There could be more to the story about the coach and swimmer that your child and teammates are not aware of. There could be extenuating circumstances that are private. In any case, if it is truly a problem for your child, you can make an appointment with your coach to talk about it. Or, better yet, if your child feels strongly enough, they can talk to the coach on their own.

I have noticed that kids who show up every day and have great attitudes, sometimes get more attention from coaches than swimmers who show up sporadically. Not that this excuses a coach for having favorites, but you can see how difficult it would be to not focus on kids who are invested in their program.

Other situations I observed where it looked like certain kids were getting more attention than others were due to things we weren’t fully aware of such as a learning disability or other physical limitation.

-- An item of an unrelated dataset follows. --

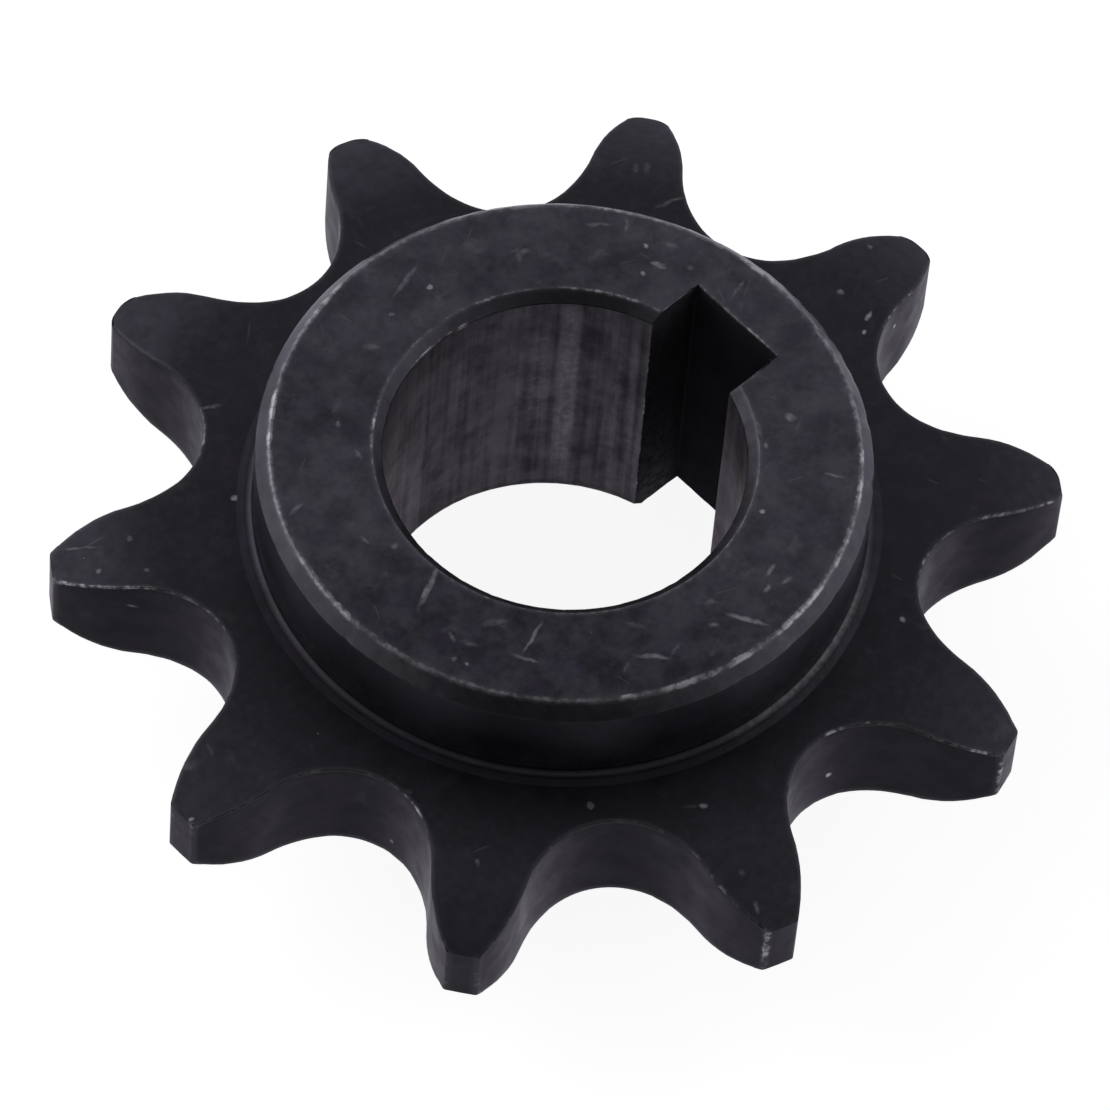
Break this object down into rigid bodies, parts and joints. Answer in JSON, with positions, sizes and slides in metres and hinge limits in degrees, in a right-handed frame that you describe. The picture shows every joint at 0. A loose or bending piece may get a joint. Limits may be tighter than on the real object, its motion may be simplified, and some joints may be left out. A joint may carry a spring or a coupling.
{
  "type": "chain sprocket",
  "caption": "One-piece steel sprocket for roller chain: a toothed plate between two equal hubs, with a keyed bore right through.",
  "frame": {"origin": "centre of the bore on the rear hub's end face, which is the face that the sprocket rests on", "axes": "+Z along the bore's axis, out of the front hub; +Y through the middle of the keyway, which lies under a tooth"},
  "size_m": [0.0446, 0.0464, 0.016],
  "materials": {
    "blackened_steel": "machined and black-oxided, worn bright on some edges"
  },
  "bodies": {
    "root": {"sprocket": "blackened_steel"}
  },
  "joints": []
}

I’ve heard more than one coach say that they try to treat each kids fairly although it’s nearly impossible to treat everyone the exactly the same. They say that kids have different ways of learning, talent, maturity, ability to follow directions, etc. It’s a coach’s job to figure out what works for each swimmer.

Obvious favoritism can be harmful to the esprit de corps on a team. Through their swim careers, they may have a dozen or so coaches starting in learn to swim programs through college swimming. Each coach will bring different abilities, skills and talents. It’s important that your child is swimming because they love it, not because they are trying to please a coach, or their parents.

Sincerely,

Elizabeth Wickham

What advice would you suggest to “Not a Fan of Favorites?”

If you have a question or topic your want addressed, please email Elizabeth at [email protected]

Elizabeth Wickham volunteered for 14 years on her kids’ club team as board member, fundraiser, newsletter editor and “Mrs. meet manager.” She’s a writer with a bachelor of arts degree in editorial journalism from the University of Washington with a long career in public relations, marketing and advertising. Her stories have appeared in newspapers and magazines including the Los Angeles Times, Orange County Parenting and Ladybug. You can read more parenting tips on her blog.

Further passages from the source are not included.